Records from a collection
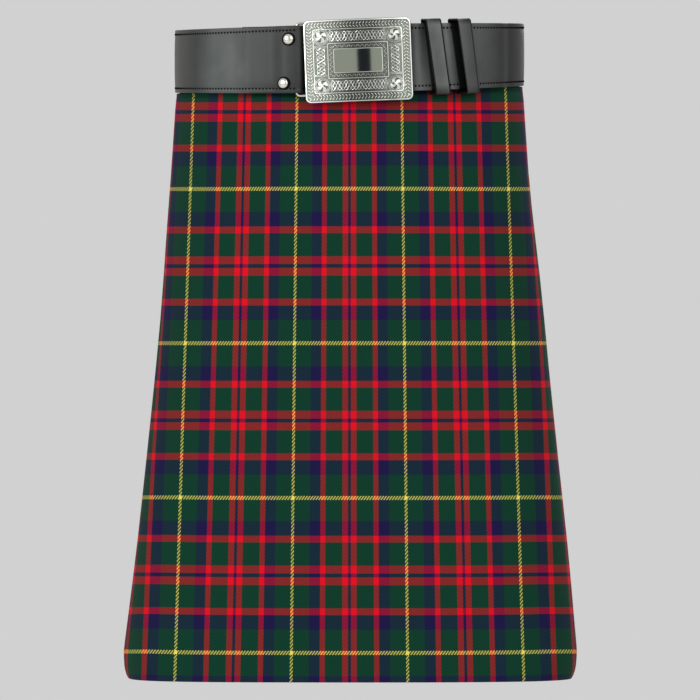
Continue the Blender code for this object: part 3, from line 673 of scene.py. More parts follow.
def ring_run(turn, drop):
    """Length along the body's curve from the centre front to a turn."""
    front_run, back_run = quarter_runs(drop)
    lengths = (front_run, back_run, back_run, front_run)
    whole = sum(lengths)
    laps = math.floor(turn / 4.0)
    rest = turn - 4.0 * laps
    run = laps * whole
    for length in lengths:
        if rest <= 1.0:
            return run + rest * length
        run += length
        rest -= 1.0
    return run


# ------------------------------------------------------------------ how the check lies

def sett_width(drop):
    """Width of one repeat of the check across the front at a drop."""
    share = (drop - SETT_TOP_DROP) / (SETT_HEM_DROP - SETT_TOP_DROP)
    return SETT_TOP + share * (SETT_HEM - SETT_TOP)


# the tables that front_check has worked out, by drop
FRONT_CHECK = {}


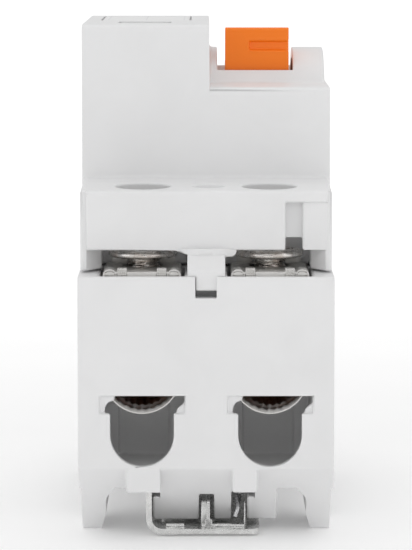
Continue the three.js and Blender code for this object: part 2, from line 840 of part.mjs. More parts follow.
function contactArm(pole) {
  const x = pole * POLE_X;
  return join(
    box(x - 1.5, x + 1.5, 0, 1, -15.4, -3.9),
    box(x - 1.5, x + 1.5, -1.1, 1, -4.6, -3.8),
    box(x, x + pole * 3.4, 0, 1, -6.6, -4.4),
    rod("y", x, -13.6, 1.6, 0.9, 2, 20),
  );
}

const contactSpring = (x) => ring("y", x, -8, 1.6, 0.9, -3.7, -0.3, 16);

// Steel plates on an insulating back quench the arc beside the fixed contact.
function arcChute(x) {
  const plates = [10.4, 12.8, 15.2, 17.6].map((z) => box(x - 3.5, x + 3.5, 9.5, 19, z, z + 0.8));
  return join(box(x - 3.5, x + 3.5, 18.4, 19.4, 10, 19), ...plates);
}

// ---- terminal clamps ----
const CAGE_HALF = 5.5;
const CAGE_BEND_R = 5.4;
const CAGE_Y = [27, 41];
const CAGE_WALL = 1.1;
const SCREW_R = 2.5;
const HEAD_R = 4.9;
const HEAD_TOP = PANEL_BOTTOM - GAP;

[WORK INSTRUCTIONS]
Only the lines from the one with "Continue the three.js" through the end of the material are wanted; copy them exactly, both ends included.

[TASK SOLUTION]
Continue the three.js and Blender code for this object: part 2, from line 840 of part.mjs. More parts follow.
function contactArm(pole) {
  const x = pole * POLE_X;
  return join(
    box(x - 1.5, x + 1.5, 0, 1, -15.4, -3.9),
    box(x - 1.5, x + 1.5, -1.1, 1, -4.6, -3.8),
    box(x, x + pole * 3.4, 0, 1, -6.6, -4.4),
    rod("y", x, -13.6, 1.6, 0.9, 2, 20),
  );
}

const contactSpring = (x) => ring("y", x, -8, 1.6, 0.9, -3.7, -0.3, 16);

// Steel plates on an insulating back quench the arc beside the fixed contact.
function arcChute(x) {
  const plates = [10.4, 12.8, 15.2, 17.6].map((z) => box(x - 3.5, x + 3.5, 9.5, 19, z, z + 0.8));
  return join(box(x - 3.5, x + 3.5, 18.4, 19.4, 10, 19), ...plates);
}

// ---- terminal clamps ----
const CAGE_HALF = 5.5;
const CAGE_BEND_R = 5.4;
const CAGE_Y = [27, 41];
const CAGE_WALL = 1.1;
const SCREW_R = 2.5;
const HEAD_R = 4.9;
const HEAD_TOP = PANEL_BOTTOM - GAP;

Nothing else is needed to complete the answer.